* _RECORDS SHOWN_
────────────────

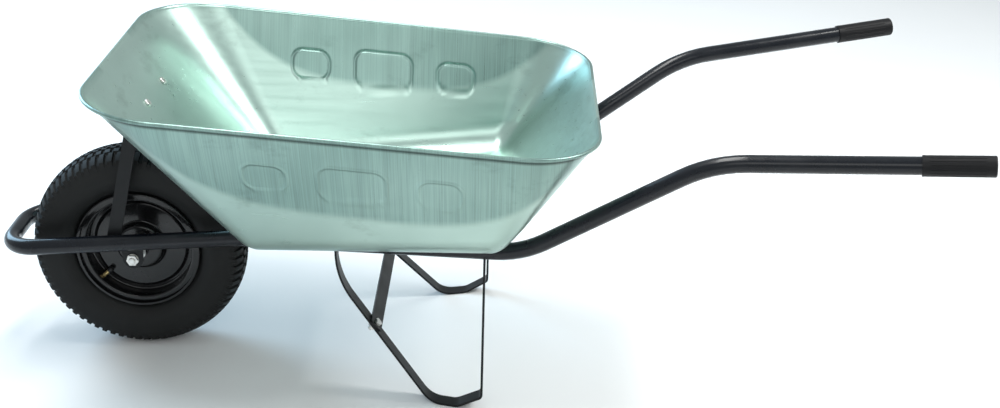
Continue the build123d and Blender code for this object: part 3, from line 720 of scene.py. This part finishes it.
def studio():
    """Pale flat floor, large soft lights and a pale surround."""
    corners = [(x * FLOOR_HALF, y * FLOOR_HALF, 0) for x, y in ((-1, -1), (1, -1), (1, 1), (-1, 1))]
    floor_mesh = mesh_of("studio_floor", corners, [(0, 1, 2, 3)])
    floor = bpy.data.objects.new("studio_floor", floor_mesh)
    bpy.context.scene.collection.objects.link(floor)
    material, tree, shader, add = new_material("studio_floor")
    cloud = noise(tree, add, coordinates(add), scale=2, detail=4)
    tone = ramped(tree, add, cloud, 0.3, 0.7, grey(0.88), grey(0.90))
    tree.links.new(tone, shader.inputs["Base Color"])
    shader.inputs["Roughness"].default_value = 0.9
    floor_mesh.materials.append(material)

    world = bpy.data.worlds.new("studio")
    world.use_nodes = True
    background = world.node_tree.nodes["Background"]
    background.inputs["Color"].default_value = (*SURROUND, 1)
    background.inputs["Strength"].default_value = SURROUND_STRENGTH
    bpy.context.scene.world = world

    for name, place, aim, width, height, power, colour in LIGHTS:
        light = bpy.data.lights.new(name, "AREA")
        light.shape = "RECTANGLE"
        light.size, light.size_y = width, height
        light.energy = power
        light.color = colour
        lamp = bpy.data.objects.new(name, light)
        lamp.location = place
        lamp.rotation_euler = (Vector(aim) - Vector(place)).to_track_quat("-Z", "Y").to_euler()
        bpy.context.scene.collection.objects.link(lamp)


def add_camera():
    """Camera beside the barrow, turned and tilted by its angles."""
    sin, cos = math.sin, math.cos
    azimuth, elevation, roll = CAMERA_AZIMUTH, CAMERA_ELEVATION, CAMERA_ROLL
    ahead = Vector((-sin(azimuth) * cos(elevation), cos(azimuth) * cos(elevation), -sin(elevation)))
    level = Vector((cos(azimuth), sin(azimuth), 0))
    over = level.cross(ahead)
    right = cos(roll) * level + sin(roll) * over
    up = -sin(roll) * level + cos(roll) * over
    data = bpy.data.cameras.new("camera")
    data.lens = LENS
    data.sensor_width = SENSOR_WIDTH
    camera = bpy.data.objects.new("camera", data)
    turn = Matrix((right, up, -ahead)).transposed().to_4x4()
    camera.matrix_world = Matrix.Translation(axle + CAMERA_OFFSET) @ turn
    bpy.context.scene.collection.objects.link(camera)
    bpy.context.scene.camera = camera


studio()
add_camera()
bpy.context.scene.view_settings.view_transform = "Standard"
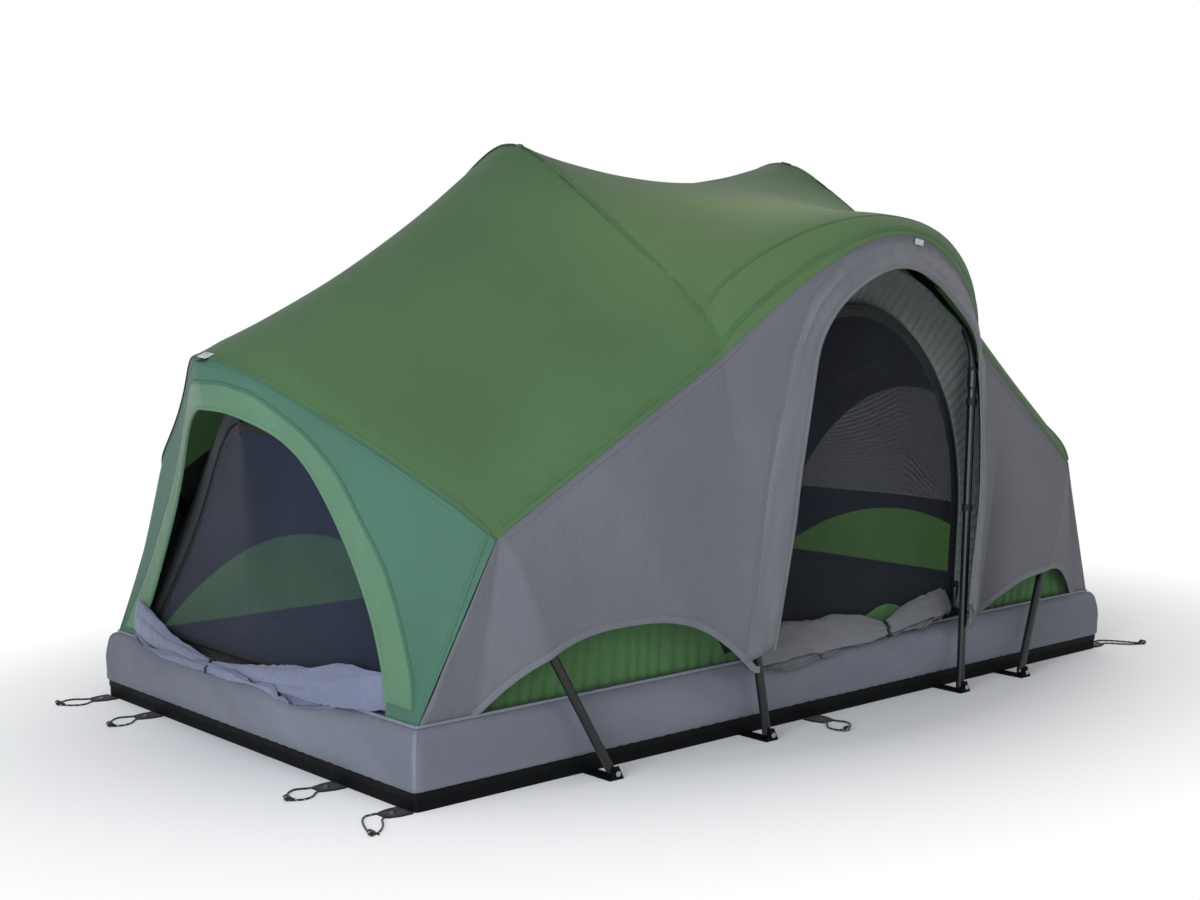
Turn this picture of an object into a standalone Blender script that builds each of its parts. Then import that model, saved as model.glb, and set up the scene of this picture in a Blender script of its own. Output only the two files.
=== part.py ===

────────────────

* _SET TASK_
Every line from the one containing "Turn this picture" through the last line must be copied exactly; leave out the rest.

* _TASK ANSWER_
Turn this picture of an object into a standalone Blender script that builds each of its parts. Then import that model, saved as model.glb, and set up the scene of this picture in a Blender script of its own. Output only the two files.
=== part.py ===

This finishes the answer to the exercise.